According to data collected by the Illinois report card, only 28.8% of students are “proficient,” meaning meeting the standards set by the Every Student Succeeds Act (ESSA), in ELA, 24.4% in math, and 42.8% in science. The majority of students do not meet the standards in any subject.

  “So many people complain about their tanking scores but refuse to actually take the easy points. There’s no way people who flunked their way to senior year should be able to take a semester class and get the credit,” Bella Swanson, senior, said.

  Hence, lack of effort is a problem but it is not the reason for the low scores.

  “More often than not, the real thing that brings down kids’ grades is just laziness,”Antonio Martin, sophomore, said.

  However, teachers report much higher grades than the test scores seem to reflect. John Erikson, science teacher, reports an 80% average for his regular classes and Karin Walker, English teacher, reports a B- as well.  

  Erikson believes that the problem may stem from the allowance of students being able to “retake assessments without learning how to actually solve it but just remembering the answer,” and the number of second chances given.

  “Some students just take it in for the moment and never think about it again,” Walker said. “Students need to learn how to study and retain information to succeed in college.”

The question is, why don’t they care?

  “The lack of work ethic is reasonably driven by unengaging classes,” Max Ruiz, freshman, said.

  The students point to a variety of factors, from unhealthy schedules and boring material to the unique GPA system the school employs. 

“Because stress affects my ability to work.
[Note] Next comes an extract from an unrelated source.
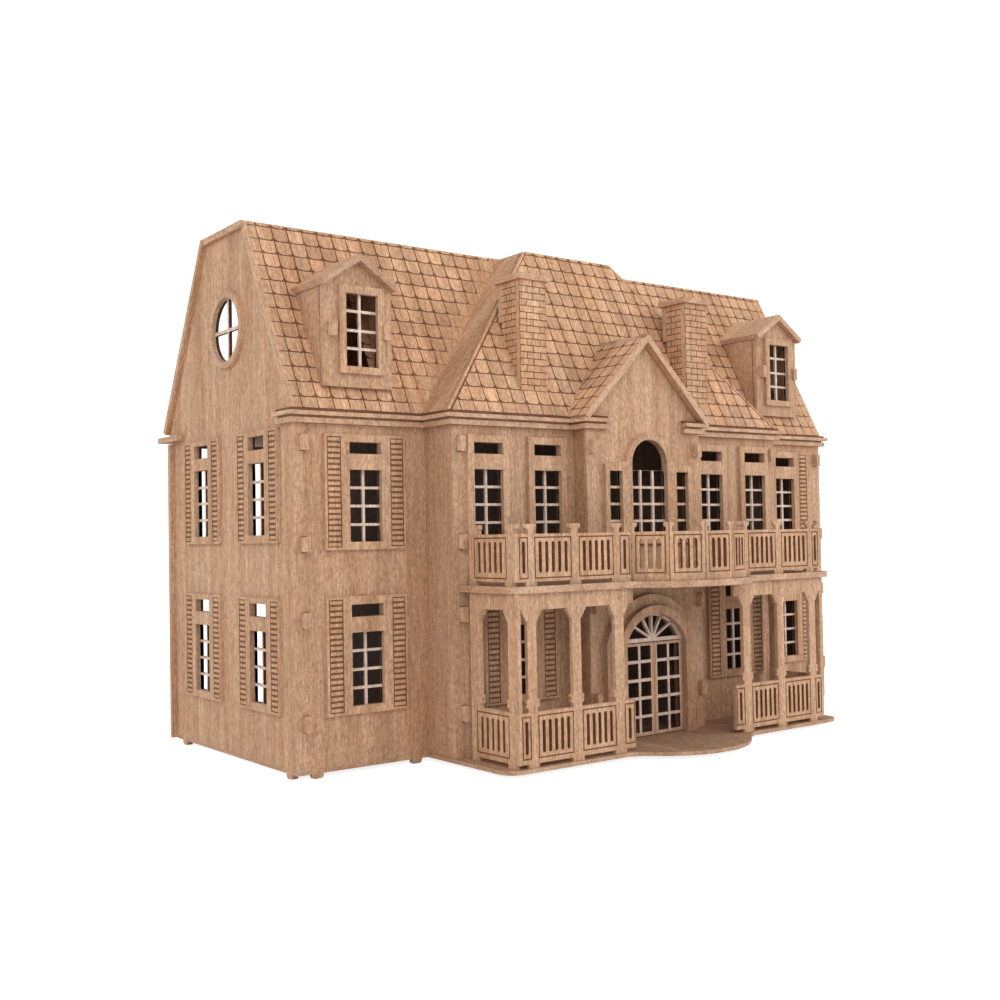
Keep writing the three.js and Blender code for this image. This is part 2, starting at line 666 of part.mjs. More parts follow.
function addPorches() {
  const z0 = BASE_TOP + GAP;
  const top = MID_LOW - GAP;
  const open = [[-94.1, -73.8], [-68.8, -48.5]];
  const lowBays = [[-102.8, -97.8, 1], [-94.1, -73.8, 5], [-68.8, -48.5, 5], [-43.3, -37.4, 1]];
  const gaps = [[-93.5, -74.5], [-68, -49.5]];
  for (const [side_, flip] of [["left", false], ["right", true]]) {
    const points = [[-PORCH_X, z0 + 1.7], [-99.3, z0 + 1.7], [-99.3, z0]];
    for (const [low, high] of gaps) {
      points.push([low, z0], [low, z0 + 1.7], [high, z0 + 1.7], [high, z0]);
    }
    points.push([-36.8, z0], [-36.8, 25.1], [-43, 25.1], ...columnHead(-43, 1), [-36.8, 69], [-36.8, top]);
    points.push([-PORCH_X, top], [-PORCH_X, 69 + GAP], ...columnHead(-99.3, -1).reverse());
    points.push([-99.3, 25.1], [-PORCH_X, 25.1]);
    const cuts = porchBays(open).concat(bayHoles(lowBays, 7.4, 21.5));
    addMesh(`porch_front_${side_}`, porchFront(points, cuts, flip));

    const run = [[CORNER_Y, z0], [-53, z0], [-53, z0 + 1.7], [-32, z0 + 1.7], [-32, z0], [SIDE_END_Y, z0]];
    run.push([SIDE_END_Y, top], [CORNER_Y, top], [CORNER_Y, 69], [PORCH_Y, 69], [PORCH_Y, 25.1 + GAP]);
    run.push([CORNER_Y, 25.1 + GAP]);
    const sideHoles = porchBays([[-54.35, -33.5]]).concat(bayHoles(SIDE_BAYS, 7.4, 21.5));
    addMesh(`porch_side_${side_}`, porchSide(run, sideHoles, flip));
  }
}

// Back frame with one opening for each room
function addBackFrame() {
  const holes = [];
  for (const [low, high] of [[8, 72], [84, 150.5]]) {
    for (const [from, to] of [[-165, -115], [-99, -45], [-29, 29], [45, 99], [115, 165]]) {
      holes.push(rect(from, low, to, high));
    }
  }
  addMesh("back_frame", front(rect(-180.6, 0, 180.6, WALL_TOP), holes, BACK_Y), DARK);
}

// Roof boards: each is a slab between two parallel planes with level upper and lower edges
const frontLine = (footY, z) => footY + (z - EAVE) * FRONT_RUN;

function slab(corners, shift) {
  return hull([...corners, ...corners.map(([x, y, z]) => [x + shift[0], y + shift[1], z + shift[2]])]);
}

function addRoof() {
  const top = ROOF_TOP - T - GAP;
  const inset = T / Math.sin(Math.atan(1 / FRONT_RUN));
  const backInset = T / Math.sin(Math.atan(1 / BACK_RUN));
  const slantX = (z, foot, head) => foot + ((head - foot) * (z - EAVE)) / (ROOF_TOP - EAVE);

  for (const [side_, sign] of [["left", -1], ["right", 1]]) {
    const corners = [
      [sign * ROOF_X, frontLine(WING_FOOT_Y, EAVE), EAVE],
      [sign * slantX(EAVE, 109, 27), frontLine(WING_FOOT_Y, EAVE), EAVE],
      [sign * slantX(top, 109, 27), frontLine(WING_FOOT_Y, top), top],
      [sign * ROOF_X, frontLine(WING_FOOT_Y, top), top],
    ];
    const hatch = slab([
      [sign * (DORMER_X - 14), -8, 172], [sign * (DORMER_X + 14), -8, 172],
      [sign * (DORMER_X + 14), -8, 210], [sign * (DORMER_X - 14), -8, 210],
    ], [0, 60, 0]);
    addMesh(`wing_roof_${side_}`, cut(slab(corners, [0, inset, 0]), [hatch]), DARK);

    const strip = [
      [sign * slantX(EAVE, BUMP_FOOT_X, BUMP_TOP_X), BUMP_FOOT_Y + inset + 0.3, EAVE],
      [sign * slantX(EAVE, BUMP_FOOT_X, BUMP_TOP_X), WING_FOOT_Y - 0.3, EAVE],
      [sign * slantX(top, BUMP_FOOT_X, BUMP_TOP_X), frontLine(WING_FOOT_Y, top) - 0.3, top],
      [sign * slantX(top, BUMP_FOOT_X, BUMP_TOP_X), frontLine(BUMP_FOOT_Y, top) + inset + 0.3, top],
    ];
    addMesh(`centre_roof_side_${side_}`, slab(strip, [-sign * 4, 0, 0]));
  }

  const bump = [
    [-BUMP_FOOT_X, BUMP_FOOT_Y, EAVE], [BUMP_FOOT_X, BUMP_FOOT_Y, EAVE],
    [slantX(top, BUMP_FOOT_X, BUMP_TOP_X), frontLine(BUMP_FOOT_Y, top), top],
    [-slantX(top, BUMP_FOOT_X, BUMP_TOP_X), frontLine(BUMP_FOOT_Y, top), top],
  ];
  addMesh("centre_roof_front", slab(bump, [0, inset, 0]), DARK);

  const back = [
    [-180.6, BACK_FOOT_Y, EAVE], [180.6, BACK_FOOT_Y, EAVE],
    [180.6, BACK_FOOT_Y - (top - EAVE) * BACK_RUN, top], [-180.6, BACK_FOOT_Y - (top - EAVE) * BACK_RUN, top],
  ];
  const { from, to, low, high } = ATTIC_DOOR;
  const attics = [box(-to, 60, low, -from, 150, high), box(from, 60, low, to, 150, high)];
  addMesh("roof_back", cut(slab(back, [0, -backInset, 0]), attics), DARK);

  const frontEdge = frontLine(WING_FOOT_Y, ROOF_TOP);
  const bumpEdge = frontLine(BUMP_FOOT_Y, ROOF_TOP);
  const backEdge = BACK_FOOT_Y - (ROOF_TOP - EAVE) * BACK_RUN;
  const plan = [[BUMP_TOP_X, bumpEdge], [BUMP_TOP_X, frontEdge], [ROOF_X, frontEdge], [ROOF_X, backEdge]];
  addMesh("roof_top", level(symmetric(plan), [], ROOF_TOP - T), DARK);
}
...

It actually feels hard to meet all the requirements,” Adelyn Millerd, sophomore, said.

  “We need to create environments where students are held accountable while still staying engaged and enjoying the material,” Jeffery Purdom, social studies teacher, said.

  Martin suggests that “a possible way the school can motivate students is by emailing or calling parents when a student’s great average hits a C or D, or by making finals worth more. Instead of 20%, it’s 40%, or even 60%,”.

  “We need to fix the GPA,” Erikson said. The school uses the 5.0 GPA scale whereas most schools and colleges will use the 4.0 scale. This can make applying for college confusing when students don’t realize that they aren’t meeting a college’s GPA minimum. This may also lead to students having an inflated idea of their grades and deciding to not try as hard as they could while still in high school.

  Despite the graduation percentage being quite good at 92%, some students still have some grievances.

  “Everyone deserves to graduate. Plus having to pass English four years in a row to pass isn’t actually that easy,” Connor Ibrahim , junior, said.

  But some still feel that the requirements are completely fair. 

  “Not everyone’s an academic, so it wouldn’t make sense to set a higher standard for a very standard accomplishment,” Joshua Ernst, senior, said.